Task details: Below is a listing. Gather each line of it that contains "dict".

Input for this task:
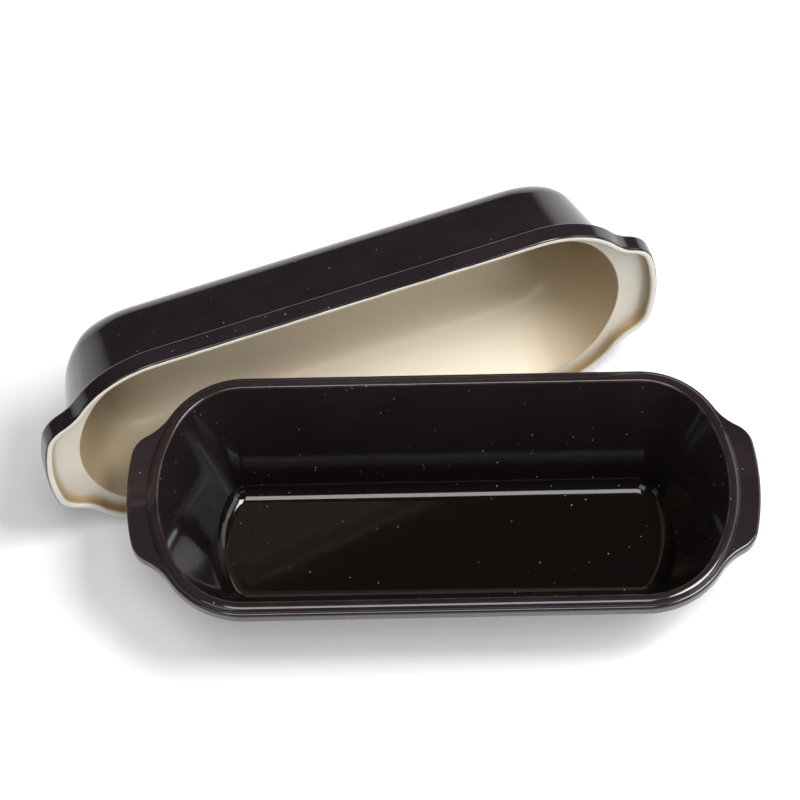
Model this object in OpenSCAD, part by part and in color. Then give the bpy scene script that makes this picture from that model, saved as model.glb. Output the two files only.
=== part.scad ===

--

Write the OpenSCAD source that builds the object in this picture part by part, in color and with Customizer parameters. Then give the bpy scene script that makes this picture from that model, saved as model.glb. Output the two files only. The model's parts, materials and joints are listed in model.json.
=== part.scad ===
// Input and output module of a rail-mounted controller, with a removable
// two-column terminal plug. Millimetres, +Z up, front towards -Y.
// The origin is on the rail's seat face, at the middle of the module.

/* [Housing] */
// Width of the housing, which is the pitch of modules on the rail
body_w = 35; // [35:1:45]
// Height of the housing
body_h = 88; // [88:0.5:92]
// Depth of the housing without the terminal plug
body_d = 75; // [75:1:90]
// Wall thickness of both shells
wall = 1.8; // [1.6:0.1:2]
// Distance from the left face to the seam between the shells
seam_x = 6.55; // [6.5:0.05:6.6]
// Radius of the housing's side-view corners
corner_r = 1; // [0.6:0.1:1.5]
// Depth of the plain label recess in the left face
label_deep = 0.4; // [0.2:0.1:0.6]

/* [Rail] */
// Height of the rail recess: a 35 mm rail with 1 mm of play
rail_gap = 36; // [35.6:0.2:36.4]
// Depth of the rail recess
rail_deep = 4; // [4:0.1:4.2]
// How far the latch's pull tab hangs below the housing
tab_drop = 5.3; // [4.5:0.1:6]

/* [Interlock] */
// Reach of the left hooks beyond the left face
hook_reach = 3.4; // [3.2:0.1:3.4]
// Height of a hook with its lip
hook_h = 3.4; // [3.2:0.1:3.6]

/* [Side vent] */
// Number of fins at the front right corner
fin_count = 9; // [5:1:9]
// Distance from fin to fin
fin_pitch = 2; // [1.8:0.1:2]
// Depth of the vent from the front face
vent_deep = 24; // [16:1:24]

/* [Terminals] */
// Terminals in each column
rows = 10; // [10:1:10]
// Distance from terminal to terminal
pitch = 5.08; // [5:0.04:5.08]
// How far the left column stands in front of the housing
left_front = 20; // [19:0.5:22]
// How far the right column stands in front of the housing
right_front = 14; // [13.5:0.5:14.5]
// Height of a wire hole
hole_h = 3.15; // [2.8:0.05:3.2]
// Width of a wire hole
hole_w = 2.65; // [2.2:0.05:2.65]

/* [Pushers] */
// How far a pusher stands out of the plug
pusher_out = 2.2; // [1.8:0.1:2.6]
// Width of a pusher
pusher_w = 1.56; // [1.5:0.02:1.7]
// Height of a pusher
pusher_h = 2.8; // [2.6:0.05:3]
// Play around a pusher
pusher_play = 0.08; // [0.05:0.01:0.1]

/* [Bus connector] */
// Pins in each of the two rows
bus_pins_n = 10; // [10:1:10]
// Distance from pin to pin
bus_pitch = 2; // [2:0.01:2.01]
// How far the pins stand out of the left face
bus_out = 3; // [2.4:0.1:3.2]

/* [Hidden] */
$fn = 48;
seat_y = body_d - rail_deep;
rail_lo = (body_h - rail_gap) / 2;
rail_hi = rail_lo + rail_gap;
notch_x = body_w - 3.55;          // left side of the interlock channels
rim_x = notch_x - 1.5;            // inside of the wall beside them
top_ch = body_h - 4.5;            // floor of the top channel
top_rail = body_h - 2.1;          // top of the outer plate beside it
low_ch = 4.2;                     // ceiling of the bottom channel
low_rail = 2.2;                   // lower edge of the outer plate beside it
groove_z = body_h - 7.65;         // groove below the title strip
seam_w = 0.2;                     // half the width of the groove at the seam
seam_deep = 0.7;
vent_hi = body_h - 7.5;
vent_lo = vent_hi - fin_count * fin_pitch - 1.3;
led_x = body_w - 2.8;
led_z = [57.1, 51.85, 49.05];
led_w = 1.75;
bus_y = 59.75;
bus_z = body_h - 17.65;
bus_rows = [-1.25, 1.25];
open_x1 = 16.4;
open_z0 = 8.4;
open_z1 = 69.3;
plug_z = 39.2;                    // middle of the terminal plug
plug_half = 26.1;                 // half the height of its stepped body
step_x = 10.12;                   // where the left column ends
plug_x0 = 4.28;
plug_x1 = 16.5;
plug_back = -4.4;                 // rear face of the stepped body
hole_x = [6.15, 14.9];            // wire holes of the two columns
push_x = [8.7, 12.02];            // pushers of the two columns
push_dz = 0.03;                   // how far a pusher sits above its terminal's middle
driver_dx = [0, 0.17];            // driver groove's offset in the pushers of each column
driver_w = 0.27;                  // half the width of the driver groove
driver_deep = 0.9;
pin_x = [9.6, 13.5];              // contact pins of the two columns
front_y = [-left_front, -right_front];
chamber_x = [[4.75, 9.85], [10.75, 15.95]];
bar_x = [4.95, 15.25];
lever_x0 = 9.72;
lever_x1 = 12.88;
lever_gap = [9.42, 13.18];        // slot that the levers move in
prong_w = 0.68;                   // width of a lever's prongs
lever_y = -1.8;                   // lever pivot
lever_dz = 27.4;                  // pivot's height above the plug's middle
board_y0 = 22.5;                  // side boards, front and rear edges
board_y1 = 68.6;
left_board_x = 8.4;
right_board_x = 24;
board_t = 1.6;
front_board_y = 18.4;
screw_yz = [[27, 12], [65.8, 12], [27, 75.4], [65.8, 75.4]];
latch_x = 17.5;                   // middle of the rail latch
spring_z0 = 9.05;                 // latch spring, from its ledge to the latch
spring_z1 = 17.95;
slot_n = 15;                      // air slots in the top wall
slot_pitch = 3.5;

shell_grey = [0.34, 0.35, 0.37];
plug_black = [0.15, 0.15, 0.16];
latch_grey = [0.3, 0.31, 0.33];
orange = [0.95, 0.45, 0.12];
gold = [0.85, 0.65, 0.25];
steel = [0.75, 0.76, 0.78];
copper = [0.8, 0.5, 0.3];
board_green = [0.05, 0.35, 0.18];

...

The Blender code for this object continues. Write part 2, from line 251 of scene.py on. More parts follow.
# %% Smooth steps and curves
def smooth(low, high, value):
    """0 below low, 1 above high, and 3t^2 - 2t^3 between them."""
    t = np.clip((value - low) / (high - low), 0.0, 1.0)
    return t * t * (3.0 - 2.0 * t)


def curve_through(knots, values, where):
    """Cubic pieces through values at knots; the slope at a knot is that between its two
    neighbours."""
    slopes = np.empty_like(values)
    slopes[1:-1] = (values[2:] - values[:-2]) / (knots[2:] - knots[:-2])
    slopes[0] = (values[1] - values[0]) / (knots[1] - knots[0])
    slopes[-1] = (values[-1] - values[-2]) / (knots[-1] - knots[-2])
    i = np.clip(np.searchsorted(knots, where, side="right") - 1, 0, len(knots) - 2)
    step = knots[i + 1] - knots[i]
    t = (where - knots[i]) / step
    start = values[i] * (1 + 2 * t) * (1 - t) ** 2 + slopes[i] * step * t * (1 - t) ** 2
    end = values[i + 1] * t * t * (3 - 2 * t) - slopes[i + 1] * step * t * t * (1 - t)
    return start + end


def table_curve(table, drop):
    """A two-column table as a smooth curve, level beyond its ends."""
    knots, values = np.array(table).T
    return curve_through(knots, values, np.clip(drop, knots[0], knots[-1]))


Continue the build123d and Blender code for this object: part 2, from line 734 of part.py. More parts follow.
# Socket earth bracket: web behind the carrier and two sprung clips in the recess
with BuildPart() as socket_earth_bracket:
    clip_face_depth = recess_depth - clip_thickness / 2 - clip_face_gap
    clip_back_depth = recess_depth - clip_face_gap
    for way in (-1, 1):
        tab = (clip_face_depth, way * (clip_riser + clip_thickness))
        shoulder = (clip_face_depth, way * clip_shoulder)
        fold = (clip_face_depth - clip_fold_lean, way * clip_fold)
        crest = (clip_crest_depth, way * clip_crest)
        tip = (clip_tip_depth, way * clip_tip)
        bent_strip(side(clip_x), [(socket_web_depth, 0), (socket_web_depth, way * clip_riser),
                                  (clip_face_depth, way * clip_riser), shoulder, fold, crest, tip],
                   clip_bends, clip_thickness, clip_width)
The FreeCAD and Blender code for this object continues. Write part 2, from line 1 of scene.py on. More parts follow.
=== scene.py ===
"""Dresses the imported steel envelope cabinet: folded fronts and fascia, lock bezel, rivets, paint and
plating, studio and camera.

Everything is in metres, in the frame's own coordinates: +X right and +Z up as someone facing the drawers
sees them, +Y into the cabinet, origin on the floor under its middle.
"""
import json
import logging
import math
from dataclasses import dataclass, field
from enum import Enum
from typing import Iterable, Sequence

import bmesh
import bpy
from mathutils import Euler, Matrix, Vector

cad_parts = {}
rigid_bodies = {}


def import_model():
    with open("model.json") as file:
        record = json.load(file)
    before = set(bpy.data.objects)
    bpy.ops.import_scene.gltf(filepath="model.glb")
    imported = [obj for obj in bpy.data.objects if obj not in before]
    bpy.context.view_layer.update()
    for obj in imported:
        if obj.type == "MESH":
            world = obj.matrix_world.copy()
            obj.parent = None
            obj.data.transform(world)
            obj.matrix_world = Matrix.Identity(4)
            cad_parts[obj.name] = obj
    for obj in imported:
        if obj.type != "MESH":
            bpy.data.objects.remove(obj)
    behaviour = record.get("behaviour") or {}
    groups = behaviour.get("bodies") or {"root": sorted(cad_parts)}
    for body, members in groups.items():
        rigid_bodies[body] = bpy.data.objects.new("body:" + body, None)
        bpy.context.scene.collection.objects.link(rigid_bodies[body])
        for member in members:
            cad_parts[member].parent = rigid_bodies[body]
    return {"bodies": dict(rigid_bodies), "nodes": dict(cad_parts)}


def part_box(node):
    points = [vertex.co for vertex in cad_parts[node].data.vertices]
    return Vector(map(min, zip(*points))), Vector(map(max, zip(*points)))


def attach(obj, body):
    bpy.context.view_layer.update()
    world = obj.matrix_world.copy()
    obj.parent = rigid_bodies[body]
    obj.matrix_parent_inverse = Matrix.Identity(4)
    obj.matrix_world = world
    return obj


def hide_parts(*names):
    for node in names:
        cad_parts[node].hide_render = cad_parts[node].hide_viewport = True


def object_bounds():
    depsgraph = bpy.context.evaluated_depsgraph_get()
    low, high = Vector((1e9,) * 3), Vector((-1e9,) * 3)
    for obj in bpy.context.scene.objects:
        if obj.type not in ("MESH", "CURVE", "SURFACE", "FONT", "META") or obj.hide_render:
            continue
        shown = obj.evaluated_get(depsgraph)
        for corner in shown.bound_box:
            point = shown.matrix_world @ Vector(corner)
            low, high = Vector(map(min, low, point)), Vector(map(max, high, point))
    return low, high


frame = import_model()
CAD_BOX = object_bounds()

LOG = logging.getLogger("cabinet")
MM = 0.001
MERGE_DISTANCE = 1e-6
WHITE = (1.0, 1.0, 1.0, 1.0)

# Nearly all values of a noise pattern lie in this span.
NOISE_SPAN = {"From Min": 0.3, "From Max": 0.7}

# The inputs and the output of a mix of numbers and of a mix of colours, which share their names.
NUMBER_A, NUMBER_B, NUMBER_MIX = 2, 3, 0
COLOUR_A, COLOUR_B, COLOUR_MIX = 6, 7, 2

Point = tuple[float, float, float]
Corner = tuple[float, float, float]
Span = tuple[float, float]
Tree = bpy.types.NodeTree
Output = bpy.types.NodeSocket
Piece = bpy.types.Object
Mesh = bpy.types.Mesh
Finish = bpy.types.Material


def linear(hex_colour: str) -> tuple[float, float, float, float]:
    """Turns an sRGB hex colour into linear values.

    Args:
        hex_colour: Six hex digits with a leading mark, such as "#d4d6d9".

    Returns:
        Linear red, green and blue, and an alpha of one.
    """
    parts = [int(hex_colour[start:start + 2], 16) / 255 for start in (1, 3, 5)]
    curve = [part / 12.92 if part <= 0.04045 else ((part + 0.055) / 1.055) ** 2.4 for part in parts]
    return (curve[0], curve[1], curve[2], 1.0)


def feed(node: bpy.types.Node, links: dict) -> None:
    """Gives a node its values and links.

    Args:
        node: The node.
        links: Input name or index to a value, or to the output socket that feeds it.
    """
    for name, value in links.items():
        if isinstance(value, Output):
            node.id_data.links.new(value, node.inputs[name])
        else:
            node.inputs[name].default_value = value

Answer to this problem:
    return {"bodies": dict(rigid_bodies), "nodes": dict(cad_parts)}
def feed(node: bpy.types.Node, links: dict) -> None:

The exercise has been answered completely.